Dataset excerpts
* begin *

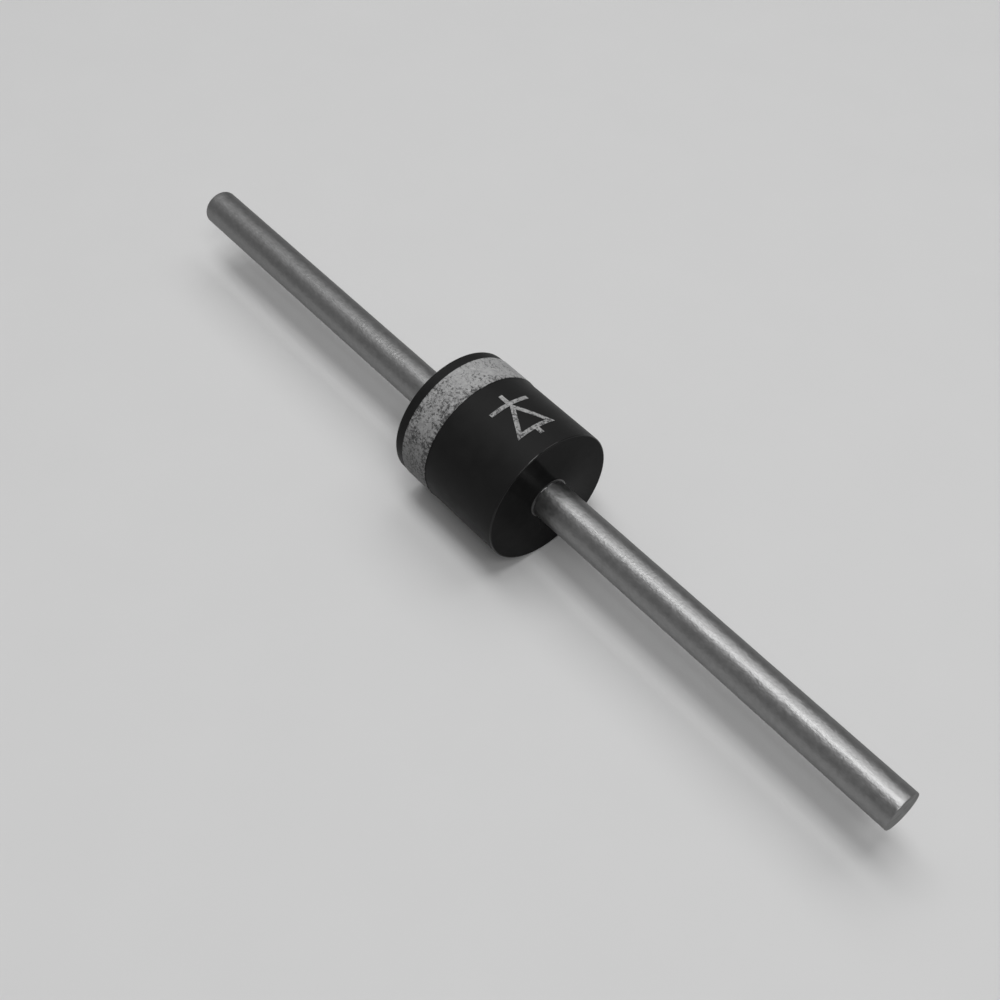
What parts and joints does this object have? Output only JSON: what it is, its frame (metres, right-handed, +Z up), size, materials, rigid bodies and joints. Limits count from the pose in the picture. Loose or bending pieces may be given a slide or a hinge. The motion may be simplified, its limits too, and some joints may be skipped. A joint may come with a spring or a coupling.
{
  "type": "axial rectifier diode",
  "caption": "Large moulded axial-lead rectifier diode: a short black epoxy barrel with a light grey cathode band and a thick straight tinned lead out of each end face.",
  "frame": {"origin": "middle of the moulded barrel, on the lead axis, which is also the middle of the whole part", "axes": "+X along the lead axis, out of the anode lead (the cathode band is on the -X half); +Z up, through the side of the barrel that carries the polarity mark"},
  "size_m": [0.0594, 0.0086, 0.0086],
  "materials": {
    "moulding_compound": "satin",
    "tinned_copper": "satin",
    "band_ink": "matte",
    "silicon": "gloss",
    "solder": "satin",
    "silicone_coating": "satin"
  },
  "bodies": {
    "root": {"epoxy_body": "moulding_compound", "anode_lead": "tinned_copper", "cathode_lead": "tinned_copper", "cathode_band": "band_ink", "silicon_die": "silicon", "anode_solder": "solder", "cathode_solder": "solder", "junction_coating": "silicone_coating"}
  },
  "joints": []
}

* end *
* begin *

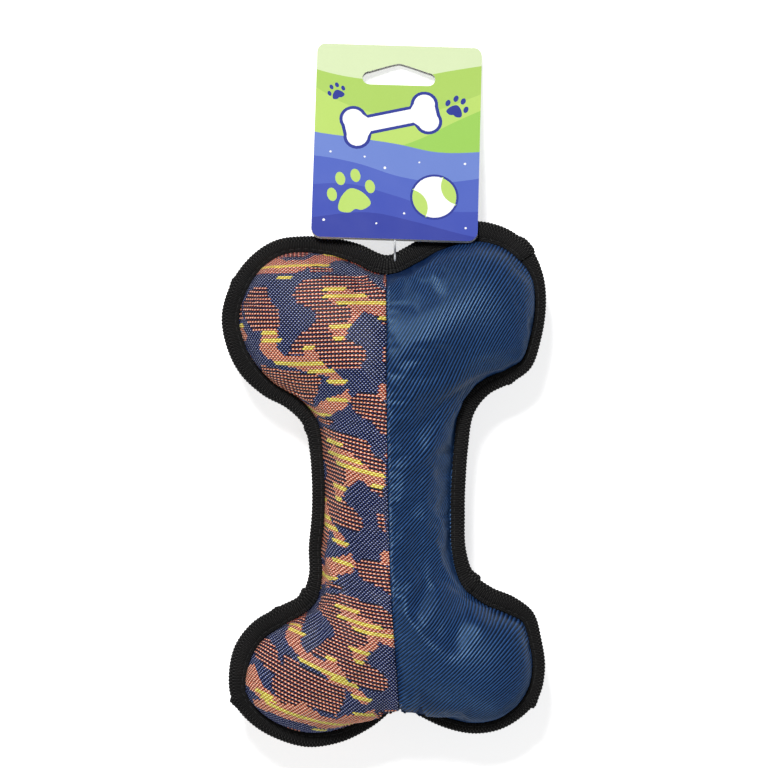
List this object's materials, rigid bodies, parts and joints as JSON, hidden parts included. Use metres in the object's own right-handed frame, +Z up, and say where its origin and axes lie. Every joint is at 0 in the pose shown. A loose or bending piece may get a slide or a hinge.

* end *
* begin *

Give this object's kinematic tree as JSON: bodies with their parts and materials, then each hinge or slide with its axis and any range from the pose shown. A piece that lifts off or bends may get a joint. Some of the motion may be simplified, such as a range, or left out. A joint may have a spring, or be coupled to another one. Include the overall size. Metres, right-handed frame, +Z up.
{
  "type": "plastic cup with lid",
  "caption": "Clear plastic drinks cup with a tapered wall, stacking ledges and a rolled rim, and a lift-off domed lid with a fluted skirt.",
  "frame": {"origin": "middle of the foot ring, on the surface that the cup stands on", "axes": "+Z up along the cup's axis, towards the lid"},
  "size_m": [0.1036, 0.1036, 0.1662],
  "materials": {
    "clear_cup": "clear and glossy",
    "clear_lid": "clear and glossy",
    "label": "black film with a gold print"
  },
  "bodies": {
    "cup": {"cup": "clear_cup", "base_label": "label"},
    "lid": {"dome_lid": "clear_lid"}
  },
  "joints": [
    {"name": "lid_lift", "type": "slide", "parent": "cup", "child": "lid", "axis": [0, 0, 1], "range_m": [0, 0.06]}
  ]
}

* end *

To do
For each line above that contains the word "from", copy that line.

Output of the exercise
What parts and joints does this object have? Output only JSON: what it is, its frame (metres, right-handed, +Z up), size, materials, rigid bodies and joints. Limits count from the pose in the picture. Loose or bending pieces may be given a slide or a hinge. The motion may be simplified, its limits too, and some joints may be skipped. A joint may come with a spring or a coupling.
Give this object's kinematic tree as JSON: bodies with their parts and materials, then each hinge or slide with its axis and any range from the pose shown. A piece that lifts off or bends may get a joint. Some of the motion may be simplified, such as a range, or left out. A joint may have a spring, or be coupled to another one. Include the overall size. Metres, right-handed frame, +Z up.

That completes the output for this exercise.